When it was repealed in 1987, under the Reagan administration, it opened up an arena in which talk radio could flourish, because we know that talk radio wouldn’t have flourished in an environment in which they would have had to be balanced.  Rush Limbaugh, the talk radio king, started his political talk show in 1984, but wasn’t nationally syndicated until 1988.  Sean Hannity, another big talker, started in 1989 and began syndication in 2001.  Glenn Beck, a favorite of the Tea Party, started his talk show in Florida in 2000, and began his national show in 2002.  Michael Savage, the gravely-voiced New Yorker that broadcasts from California (for reasons known only to God), began his radio career in 1994.

All of the big radio talk show hosts seem to have begun their career after the Fairness Doctrine ended, so it seems a logical choice to use the Fairness Doctrine as marks on a timeline.  I did some digging into assassinations of and assassination attempts on political figures since the beginning of our country, and here’s what I found:

Pre-Fairness Doctrine (1949)    
Public Official Year Result
President Andrew Jackson 1835 Survived
Missouri Governor Boggs 1842 Survived
President Abraham Lincoln 1865 Killed
Secretary of State Seward 1865 Survived
President James Garfield 1881 Killed
President William McKinley 1901 Killed
President Theodore Roosevelt 1912 Survived
Vice President Thomas Marshall 1916 Survived
U.S. Senator Thomas Hardwick 1919 Survived
Seattle Mayor Ole Hanson 1919 Survived
U.S. Attorney General Palmer 1919 Survived
President-elect Franklin Roosevelt 1933 Survived
U.S. Senator Huey Long 1935 Killed
Fairness Doctrine Era (1949-1987)    
Public Official Year Result
President Harry Truman 1950 Survived
President-elect John F. Kennedy 1960 Survived
President John F. Kennedy 1963 Killed
Lee Harvey Oswald 1963 Killed
Malcolm X 1965 Killed
Martin Luther King, Jr. 1968 Killed
U.S. Senator Robert F. Kennedy 1968 Killed
Pope Paul VI 1970 Survived
Presidential candidate George Wallace 1972 Survived
U.S. Defense Secretary McNamara 1972 Survived
President Richard Nixon 1974 Survived
President Gerald Ford 1975 Survived
President Gerald Ford 1975 Survived
Mayor George Moscone/Sup Milk 1978 Killed
Congressman Leo Ryan 1978 Killed
President Ronald Reagan 1981 Survived
Pope John Paul II 1981 Survived
Pope John Paul II 1982 Survived
Post-Fairness Doctrine (1987-present)    
Public Official Year Result
President Bill Clinton 1996 Survived
President George W. Bush 2005 Survived
Vice President Dick Cheney 2007 Survived
Missouri Governor Jay Nixon 2010 Survived
Congressman Gabrielle Giffords 2011 Survived

In the 114 years before the enactment of the Fairness Doctrine, there were 4 assassinations and 9 attempts, making a total of 0.114 assassinations or attempts per year.  In the 38 years under the Fairness Doctrine, there were 7 assassinations and 11 attempts, making 0.474 per year (or 0.395 per year if you exclude the assassination attempts on the pope).  In the 24 years since the Fairness Doctrine was repealed, there have been no assassinations, and only 5 attempts, making it 0.208 assassination attempts per year.
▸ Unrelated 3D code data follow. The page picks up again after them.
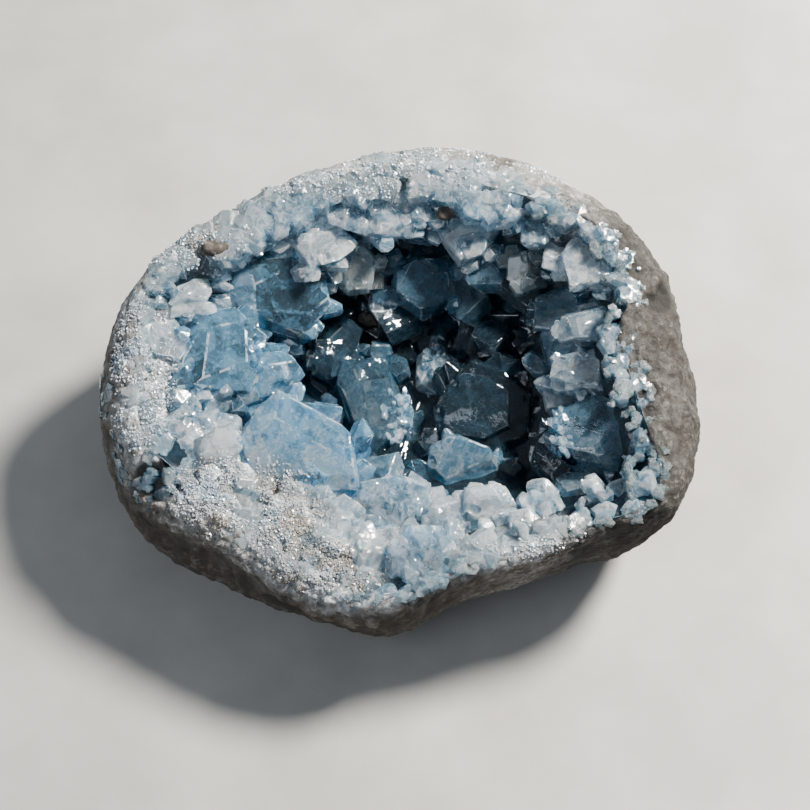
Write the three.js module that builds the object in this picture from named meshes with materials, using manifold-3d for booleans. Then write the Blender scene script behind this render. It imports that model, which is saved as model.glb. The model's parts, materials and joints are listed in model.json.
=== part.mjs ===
// Celestite geode: a ground, egg-shaped rock with an open hollow full of blue crystals.
// Millimetres, +Z up. The origin is the centre of the flat foot that the geode rests on.
// Azimuth 0 is +X (the viewer's right), and azimuth 270 is -Y (the viewer's side).

import * as THREE from "three";
import { ConvexGeometry } from "three/addons/geometries/ConvexGeometry.js";
import { mergeVertices } from "three/addons/utils/BufferGeometryUtils.js";
import Module from "manifold-3d";

// Driving dimensions of the rock. Each list has one value for every 15 degrees of azimuth.
const GIRTH = [
  74.5, 73, 69, 68, 68, 62.5, 59, 57, 58.5, 62.5, 68.5, 71.5,
  74.5, 72.5, 70, 63, 61, 60, 60.5, 56.5, 58, 64, 74.5, 75,
];
const MOUTH = [
  54, 58, 57.5, 51, 46.5, 47, 47, 47, 48.5, 51, 56.5, 64,
  61.5, 63.5, 57, 53.5, 53.5, 56, 56.5, 52.5, 54, 60, 70.5, 60,
];
// Height of the widest ring, as a share of the rim's height.
const GIRTH_LEVEL = [
  0.62, 0.62, 0.62, 0.62, 0.62, 0.62, 0.62, 0.6, 0.58, 0.55, 0.5, 0.48,
  0.48, 0.48, 0.48, 0.48, 0.52, 0.66, 0.8, 0.86, 0.86, 0.84, 0.78, 0.7,
];
const RIM = { height: 49, slopeX: 0.07, slopeY: 0.26 }; // the tilted plane of the mouth
const FOOT_SHARE = 0.52; // foot radius as a share of the girth
const LOWER_ROUNDING = 0.9; // powers under 1 make the ellipse arcs squarer
const UPPER_ROUNDING = 0.85;
const LUMP_HEIGHT = 0.7; // mm, long waves of the rock's outside

const AROUND_STEPS = 60;
const LOWER_ROWS = 8;
const UPPER_ROWS = 4;

// The hollow in the rock: shares of the way from its floor to the mouth, sideways and upwards.
const HOLLOW_FLOOR = [7, 5, 12];
const HOLLOW_PROFILE = [
  [1, 1], [0.965, 0.84], [0.92, 0.66], [0.85, 0.46], [0.73, 0.27], [0.54, 0.12], [0.3, 0.03],
];
const GAP = 0.35; // between rock and crust
const CAP_CROWN = 4; // how far the crust may stand above the mouth's plane
const CAP_EDGE = 8; // a higher power makes the cap's edge steeper
const CAP_ROWS = 4;
const OPEN_HEIGHT = 40; // how far above the rim the open space is carried up

// The crust: a lining of grown-together crystal with single crystals on it.
const FOCUS = [6, 2, 78]; // the crystals grow from the wall towards this point
const LINING_SHARES = [0.05, 0.14]; // its thickness at the mouth and the floor, as shares of that way
const CROWN_REACH = 40; // how far a crystal's body goes down from its crown
const FLATNESS = 0.06; // faces closer to one plane than this are joined
const SAME_POINT = 1e-4; // points closer than this are one
const TOLERANCE = 1e-6;

const RIGHT_ANGLE = Math.PI / 2;
const FULL_TURN = 2 * Math.PI;
const radians = (degrees) => (degrees * Math.PI) / 180;

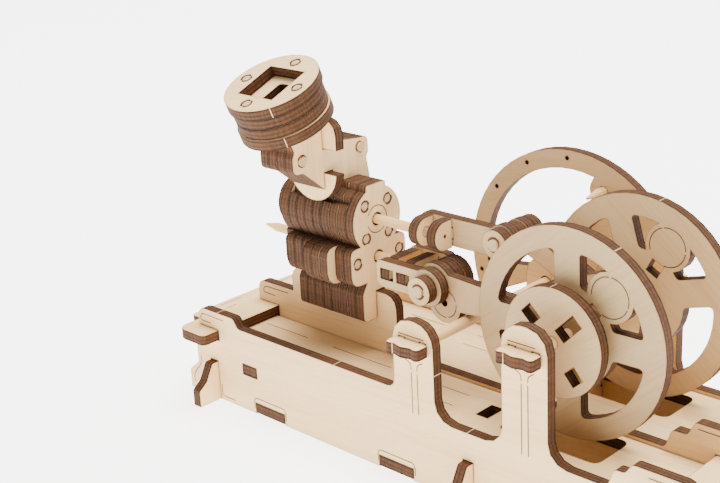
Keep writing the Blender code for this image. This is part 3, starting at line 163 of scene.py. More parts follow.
# Share of the veneer's brightness on sheets that are darker than the rest
TONES = {"front_flywheel": 0.56, "rear_flywheel": 0.74, "hand_wheel": 0.72, "crank_disc": 0.60,
         "front_deck": 0.92, "rear_deck": 0.92, "link_bar": 0.68, "rear_panel": 0.85,
         "front_valve_cheek": 0.66, "link_washer": 0.70, "valve_washer": 0.80, "valve_link": 0.68,
         "spine_panel": 0.86}


class SheetFinish(bpy.types.PropertyGroup):
    """Colours and small sizes of the plywood."""
    veneer: bpy.props.FloatVectorProperty(
        name="Veneer", description="Pale birch of the sheet faces", subtype="COLOR", size=3,
        default=(0.94, 0.66, 0.33), min=0.0, max=1.0)
    figure: bpy.props.FloatVectorProperty(
        name="Figure", description="Warmer streaks in the veneer", subtype="COLOR", size=3,
        default=(0.76, 0.44, 0.18), min=0.0, max=1.0)
    scorch: bpy.props.FloatVectorProperty(
        name="Scorch", description="Brown of a laser-cut edge", subtype="COLOR", size=3,
        default=(0.060, 0.023, 0.007), min=0.0, max=1.0)
    char: bpy.props.FloatVectorProperty(
        name="Char", description="Darkest layer of a laser-cut edge", subtype="COLOR", size=3,
        default=(0.012, 0.006, 0.004), min=0.0, max=1.0)
    singe: bpy.props.FloatVectorProperty(
        name="Singe", description="Golden line where a face meets a burnt edge", subtype="COLOR",
        size=3, default=(0.50, 0.25, 0.08), min=0.0, max=1.0)
    border: bpy.props.FloatProperty(
        name="Border", description="Width of the golden line, in metres", subtype="DISTANCE",
        unit="LENGTH", default=0.00030, min=0.0001, max=0.002)
    line: bpy.props.FloatProperty(
        name="Line", description="Width of an engraved line, in metres", subtype="DISTANCE",
        unit="LENGTH", default=0.00027, min=0.00005, max=0.001)


class StickFinish(bpy.types.PropertyGroup):
    """Colours and sizes of the round sticks and pins."""
    wood: bpy.props.FloatVectorProperty(
        name="Stick", description="Colour of a bare round stick", subtype="COLOR", size=3,
        default=(0.80, 0.50, 0.22), min=0.0, max=1.0)
    end: bpy.props.FloatVectorProperty(
        name="End grain", description="Colour of a cut stick end", subtype="COLOR", size=3,
        default=(0.70, 0.49, 0.28), min=0.0, max=1.0)
    pin_radius: bpy.props.FloatProperty(
        name="Pin radius", description="Radius of a toothpick pin, in metres", subtype="DISTANCE",
        unit="LENGTH", default=0.00125, min=0.0005, max=0.002)


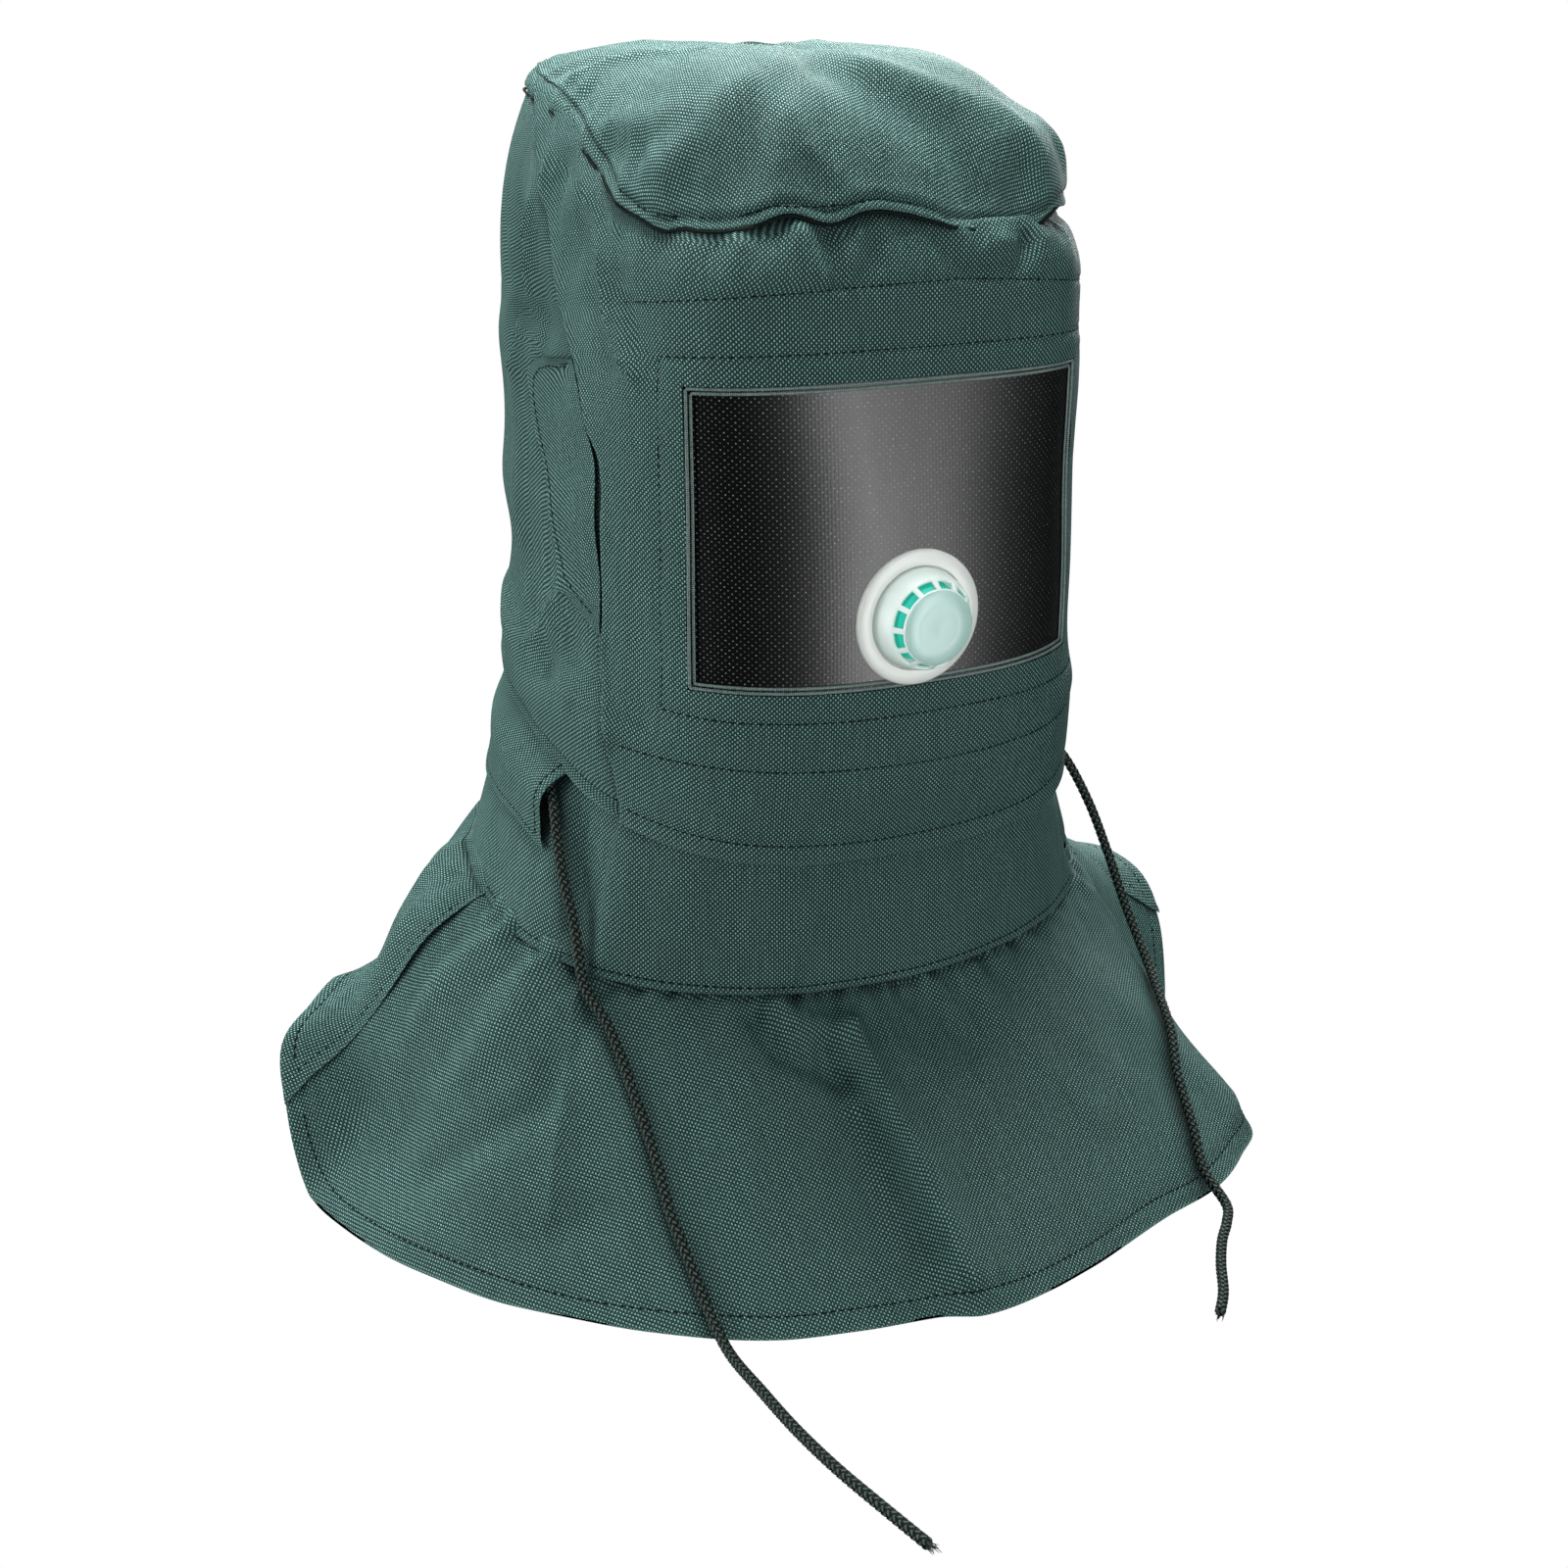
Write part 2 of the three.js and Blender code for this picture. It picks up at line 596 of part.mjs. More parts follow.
// Visor with the valve's hole, and the binding round the window.
function visorGeometry(solid) {
  const angles = [WINDOW.right - VISOR_MARGIN, ...steps(WINDOW.right, WINDOW.left, WINDOW_COLUMNS),
    WINDOW.left + VISOR_MARGIN];
  const levels = [WINDOW.bottom - VISOR_MARGIN_LEVELS, ...FRONT_LEVELS.slice(bottomRow, topRow + 1),
    WINDOW.top + VISOR_MARGIN_LEVELS];
  const sheet = cloth(bodyPoint, angles, levels, { lift: -VISOR_DEPTH, wall: VISOR_WALL }).geometry();
  const hole = new THREE.CylinderGeometry(VALVE.holeRadius, VALVE.holeRadius, 40, 32);
  placeValve(hole, 0);
  return solid.subtract(sheet, hole);
}

function bindingGeometry() {
  const middle = (WINDOW.right + WINDOW.left) / 2;
  const wide = (a, inset) => a + (a < middle ? inset : -inset) / 2.35;
  const tall = (l, inset) => l + (l < 3.5 ? inset / 36 : -inset / 48);
  const angles = [wide(WINDOW.right, GAP), wide(WINDOW.right, BINDING_WIDTH)];
  angles.push(...steps(WINDOW.right, WINDOW.left, WINDOW_COLUMNS).slice(1, -1));
  angles.push(wide(WINDOW.left, BINDING_WIDTH), wide(WINDOW.left, GAP));
  const inner = FRONT_LEVELS.slice(bottomRow + 1, topRow);
  const levels = [tall(WINDOW.bottom, GAP), tall(WINDOW.bottom, BINDING_WIDTH), ...inner];
  levels.push(tall(WINDOW.top, BINDING_WIDTH), tall(WINDOW.top, GAP));
  const isOpen = (i, j) => i > 0 && i < angles.length - 2 && j > 0 && j < levels.length - 2;
  return cloth(bodyPoint, angles, levels, { lift: -0.35, wall: BINDING_WALL, isOpen }).geometry();
}

/** Turns a shape made about +Y so that its +Y points out of the visor, at a distance along it. */
function placeValve(geometry, distance) {
  geometry.translate(0, distance, 0);
  geometry.rotateX(rad(180 - VALVE.tilt));
  geometry.translate(VALVE.x, -VALVE.standoff, VALVE.z);
  return geometry;
}

function turned(profile, segments) {
  const points = profile.map(([r, h]) => new THREE.Vector2(r, h));
  return new THREE.LatheGeometry(points, segments);
}

function valvePieces(solid) {
  const v = VALVE;
  const bore = v.neckRadius - v.wall;
  const seat = v.gasket + 0.8;
  const base = turned([
    [bore, -6], [v.neckRadius, -6], [v.neckRadius, 0], [v.gasketRadius, 0], [v.gasketRadius, v.gasket],
    [v.flangeRadius, v.gasket], [v.flangeRadius, v.flangeTop - 0.9], [v.flangeRadius - 1.4, v.flangeTop],
    [v.domeFoot + 0.4, v.flangeTop], [v.domeFoot + 0.4, seat], [bore, seat], [bore, -6],
  ], VALVE_SEGMENTS);
  const foot = seat + GAP;
  const dome = turned([
    [v.domeFoot, foot], [v.domeFoot, v.flangeTop + 1], [v.domeRadius, 10], [v.domeRadius - 2, 16.5],
    [v.capRadius + 1, v.domeHeight - 1.2], [v.capRadius - 0.5, v.domeHeight], [0, v.domeHeight],
    [0, v.domeHeight - v.capThickness], [v.capRadius - 2, v.domeHeight - v.capThickness],
    [v.domeRadius - 2 - v.wall, 15.5], [v.domeRadius - v.wall, 9.5], [v.domeFoot - v.wall, foot],
    [v.domeFoot, foot],
  ], VALVE_SEGMENTS);
  const slots = [];
  for (let i = 0; i < v.slots; i += 1) {
    const slot = new THREE.BoxGeometry(v.slotWidth, v.slotTop - v.slotBottom, 12);
    slot.translate(0, (v.slotTop + v.slotBottom) / 2, v.domeRadius - 2);
    slot.rotateY((2 * Math.PI * i) / v.slots);
    slots.push(slot);
  }
  const cap = solid.subtract(dome, ...slots);
  const membrane = turned([
    [0, foot + 0.2], [bore + 1.5, foot + 0.2], [bore + 1.5, foot + 1], [v.membraneRadius - 3, 15],
    [v.membraneRadius - 1.5, 20.2], [0, 20.2],
  ], VALVE_SEGMENTS);
  const backRing = turned([
    [v.neckRadius + GAP, -6], [v.flangeRadius - 3, -6], [v.flangeRadius - 3, -4],
    [v.neckRadius + GAP, -4], [v.neckRadius + GAP, -6],
  ], VALVE_SEGMENTS);
  return { base, cap, membrane, backRing };
}

function cordPoint(row) {
  if (row.on === "neck") {
    const n = normalAt(neckPoint, row.angle, row.at, 1);
    return neckPoint(row.angle, row.at).addScaledVector(n, CORD_LIFT);
  }
  if (row.on === "cape") {
    const n = normalAt(capePoint, row.angle, row.at, -1);
    return capePoint(row.angle, row.at).addScaledVector(n, CORD_LIFT);
  }
  return new THREE.Vector3(row.x, row.y, row.z ?? CORD_RADIUS);
}

function cordGeometry(run) {
  const path = new THREE.CatmullRomCurve3(run.map(cordPoint), false, "centripetal");
  const section = new THREE.Shape();
  for (let i = 0; i < CORD_SIDES; i += 1) {
    const a = (2 * Math.PI * i) / CORD_SIDES;
    const x = CORD_RADIUS * Math.cos(a);
    const y = CORD_RADIUS * Math.sin(a);
    if (i === 0) {
      section.moveTo(x, y);
    } else {
      section.lineTo(x, y);
    }
  }
  section.closePath();
  return new THREE.ExtrudeGeometry(section, { steps: CORD_STEPS, bevelEnabled: false, extrudePath: path });
}

/** Solid operations on closed geometry. */
async function solidKit() {
  const manifold = await Module();
  manifold.setup();
  const { Manifold, Mesh } = manifold;
  const toSolid = (geometry) => {
    const plain = geometry.clone();
    plain.deleteAttribute("normal");
    plain.deleteAttribute("uv");
    const welded = mergeVertices(plain, 1e-4);
    return new Manifold(new Mesh({
      numProp: 3,
      vertProperties: new Float32Array(welded.getAttribute("position").array),
      triVerts: new Uint32Array(welded.index.array),
    }));
  };
  const toGeometry = (solid) => {
    const mesh = solid.getMesh();
    const geometry = new THREE.BufferGeometry();
    geometry.setAttribute("position", new THREE.BufferAttribute(new Float32Array(mesh.vertProperties), 3));
    geometry.setIndex(Array.from(mesh.triVerts));
    return geometry;
  };
  const subtract = (geometry, ...tools) => {
    let solid = toSolid(geometry);
    for (const tool of tools) {
      solid = solid.subtract(toSolid(tool));
    }
    return toGeometry(solid);
  };
  return { subtract };
}

const solid = await solidKit();
const valve = valvePieces(solid);
const hood = new THREE.Group();
hood.add(piece("crown", crownGeometry(), GREEN, 0.85));
hood.add(piece("front_panel", frontPanel.geometry(), GREEN, 0.85));
hood.add(piece("back_panel", backPanel.geometry(), GREEN, 0.85));
hood.add(piece("ear_patch_right", earPatch(-1), GREEN, 0.85));
hood.add(piece("ear_patch_left", earPatch(1), GREEN, 0.85));
hood.add(piece("neck_band", neckBand.geometry(), GREEN, 0.85));
hood.add(piece("cord_channel", channel.geometry(), GREEN, 0.85));
hood.add(piece("cape_front", capePanel(FRONT_CAPE, LAYER), GREEN, 0.85));
hood.add(piece("cape_back", capePanel(BACK_CAPE, 0), GREEN, 0.85));
hood.add(piece("visor", visorGeometry(solid), new THREE.Color(0.02, 0.022, 0.022), 0.25));
hood.add(piece("window_binding", bindingGeometry(), new THREE.Color(0.05, 0.06, 0.055), 0.7));
hood.add(piece("valve_base", placeValve(valve.base, 0), new THREE.Color(0.75, 0.78, 0.74), 0.45));
hood.add(piece("valve_cap", placeValve(valve.cap, 0), new THREE.Color(0.7, 0.85, 0.8), 0.4));
hood.add(piece("valve_membrane", placeValve(valve.membrane, 0), new THREE.Color(0.1, 0.6, 0.5), 0.5));
hood.add(piece("valve_back_ring", placeValve(valve.backRing, 0), new THREE.Color(0.75, 0.78, 0.74), 0.5));
hood.add(piece("cord_right", cordGeometry(LONG_RUN), new THREE.Color(0.02, 0.035, 0.028), 0.8));
hood.add(piece("cord_left", cordGeometry(SHORT_RUN), new THREE.Color(0.02, 0.035, 0.028), 0.8));

export default hood;
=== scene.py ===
"""Looks of a sandblasting hood: cloth panels, seams, stitches, visor, valve and cords over its solids.

Surfaces are worked out in millimetres and written to the meshes in metres.
Angles run round the hood from the front, positive towards +X, which is the wearer's left.
Levels run up the hood from its hem to the crown seam, and falls down the cape from the neck.
"""

from __future__ import annotations

import logging
import math
from dataclasses import dataclass, field, replace
from enum import Enum
from typing import Callable, Iterable, NamedTuple, Sequence

import bpy
import numpy as np
from mathutils import Matrix, Vector

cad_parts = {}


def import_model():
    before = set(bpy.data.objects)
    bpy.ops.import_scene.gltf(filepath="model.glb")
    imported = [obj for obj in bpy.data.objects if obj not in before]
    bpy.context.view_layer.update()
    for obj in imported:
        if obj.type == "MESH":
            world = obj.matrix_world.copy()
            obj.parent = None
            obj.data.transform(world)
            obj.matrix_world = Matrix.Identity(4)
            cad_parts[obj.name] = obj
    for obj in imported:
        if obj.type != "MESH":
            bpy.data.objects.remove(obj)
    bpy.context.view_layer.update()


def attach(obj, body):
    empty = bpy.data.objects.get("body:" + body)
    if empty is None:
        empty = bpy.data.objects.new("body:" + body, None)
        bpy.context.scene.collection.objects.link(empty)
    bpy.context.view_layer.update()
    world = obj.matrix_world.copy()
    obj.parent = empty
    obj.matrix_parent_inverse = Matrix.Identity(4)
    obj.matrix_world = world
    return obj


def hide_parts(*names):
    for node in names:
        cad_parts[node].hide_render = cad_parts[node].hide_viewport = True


LOG = logging.getLogger("hood")
MM = 0.001
Surface = Callable[[np.ndarray, np.ndarray], np.ndarray]
Pair = tuple[float, float]
# Width in mm of the lighter band along cut edges, partly wear and partly painted highlight.
EDGE_WEAR_AND_HIGHLIGHT = 1.3
HOOD_ROW = 0.2
CAPE_ROW = 0.93
CAPE_FALL = 175.0
VALVE_CENTRE = (-6.0, 294.0)
VALVE_HOLE = 19.4
FIBRE_RINGS = 5


class Profile(Enum):
    """Cross-section of a crease in cloth."""

    SOFT = "soft"
    SHARP = "sharp"
    STEP = "step"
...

While it would be foolish to try to draw an inverse correlative effect between the advent of talk radio to the decline of assassination attempts on public officials, there is an argument to be made here: when regulation to free speech is withdrawn, political discourse increases.  When political discourse increases, the people feel as if their voices are being heard, as if their political views are being given a voice.

The advent of talk radio in America (and certain cable news outlets and websites) has been the outlet of political ideas that were not being adequately aired previously under the Fairness Doctrine.  And, according to polling done recently, these political views are held by at least a large minority of Americans. 

Has talk radio made political discourse “poisonous”?  Should we bring back the Fairness Doctrine?

  • Heather

    How on earth is it that I had no idea there were attempted assassinations of Clinton, W, Cheney, and Jay Nixon? But anyway, very interesting analysis! Thanks for doing the research 😉

    I would also like to add that there is the idea floating around that political discourse is currently the most negative and divided that it has ever been, and to me it indicates the sorry state of history education in this country. In fact, I think that politics has ALWAYS been somewhat “uncivilized.” For example, Congressman Preston Brooks beat Senator Charles Sumner with his cane on the floor of the senate in 1856 because Sumner had made a speech in which he made fun of Brooks’ relatives. Bob Schieffer talks about how “Creative name calling is as much a part of American politics as waving Old Glory. Back in 1952 when Harry Truman called Republicans a bunch of Snollygusters, it set off such a shock wave that my late colleague, Eric Sevareid, thought it necessary to counsel calmness. After all he said, Truman’s remark wasn’t nearly as bad as when President McKinley’s opponents said he had the backbone of a chocolate eclair.” And there are all sorts of examples from early American history of the incivility of politics, even a DUEL between Alexander Hamilton and Aaron Burr which resulted in the death of Hamilton!

    • Bob

      I don’t think I’d realized that there were assassination attempts in the last few years, either… I guess someone threw a grenade a Bush when he was overseas somewhere, but it failed to explode. And the Jay Nixon thing… he was giving a speech at a university, and someone stabbed the university president, and told police later that she thought she’d stabbed Nixon.

      I totally forgot to mention Sumner, though it wasn’t listed in any place as an assassination, but I suppose it’s the best example of political rhetoric getting heated :)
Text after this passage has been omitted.